If I’ve been up in the night with my teething toddler, the house is a mess and I’m feeling exhausted, I try to use the loving kindness principles to go easy on myself. 

It’s so easy for parents to feel guilty about everything they’re not doing “well enough” whatever that may be, so I try to remind myself mindfully that I am in fact trying my best and I can just choose to let those negative, anxious thoughts go. 

Thoughts are only thoughts after all. 

It’s also incredibly easy to get caught up in a whirlwind of busyness when you have children with multitasking becoming second nature. 

In the early newborn days it used to feel like a race against time to get everything done during the baby’s naps. And at the end of the day I’d still be dissatisfied with all the jobs left to do so I’d lie awake writing to do lists, determined to tackle them the next day. 

I was striving, lost in the habit of “doing” and with little time alone it’s no surprise I found those early days as a mum pretty overwhelming. 

But gradually, I started to realise what I was doing. And this is the real beauty of mindfulness; by becoming aware of how mindless I was, things naturally began to change by themselves. And I began to feel much more capable. 

I would catch a negative thought more quickly and be able to offer myself the encouragement, reassurance or whatever it was I needed at that time. 

I could also sense when my body was becoming tense or over-tired and I consciously reminded myself to slow down and ask for help. 

I also began putting away my mobile phone away more, making the most of my time with my son and not getting lost in a virtual world of social media or news. More than any other time in my life, I now needed and wanted to be present. 

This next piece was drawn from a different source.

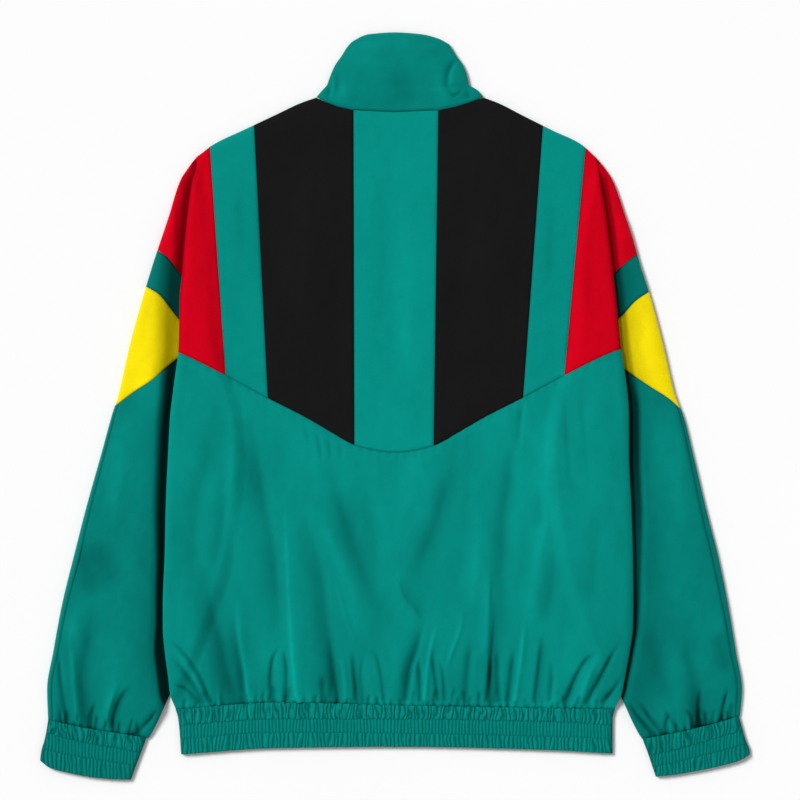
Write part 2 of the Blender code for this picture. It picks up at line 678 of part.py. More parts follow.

My breathing spaces and body scans turned into simply being present whilst playing with, bathing or reading to my son. There was no other place I had to be, mentally or physically. So in actual fact becoming a Mum grounded me for the first time in a very long time. 

And now as I wait for my second child to appear, I’m reminding myself even more of the compassionate principles Mindfulness endorses. 

I’m facing all the worries and anxieties I may have about the forthcoming birth and life afterwards. And by doing so I’m recognising and honouring my own needs, giving myself a voice and essentially being my own best friend. 

Which is what I reckon mindfulness has been trying to get us to be all along – kinder to ourselves. 

So essentially, it doesn’t matter if I don’t have the ‘time’ to disappear and be mindful formally. Instead, I’m practising ways of making my life a more centred, calmer and grounded one simply by living with awareness. 

Watching my thoughts and checking in with how I’m feeling from time to time are the two mindful practices that have transformed my life as a parent. I can choose my thoughts more carefully and live in a way that’s kinder to me. 

And if I’m happy and centred, those around me are more likely to be too. So mindfulness is not just a gift for myself. It’s power of presence is a gift for my family also. 

So single or attached, with children or without, I know from experience that mindfulness really is for anyone.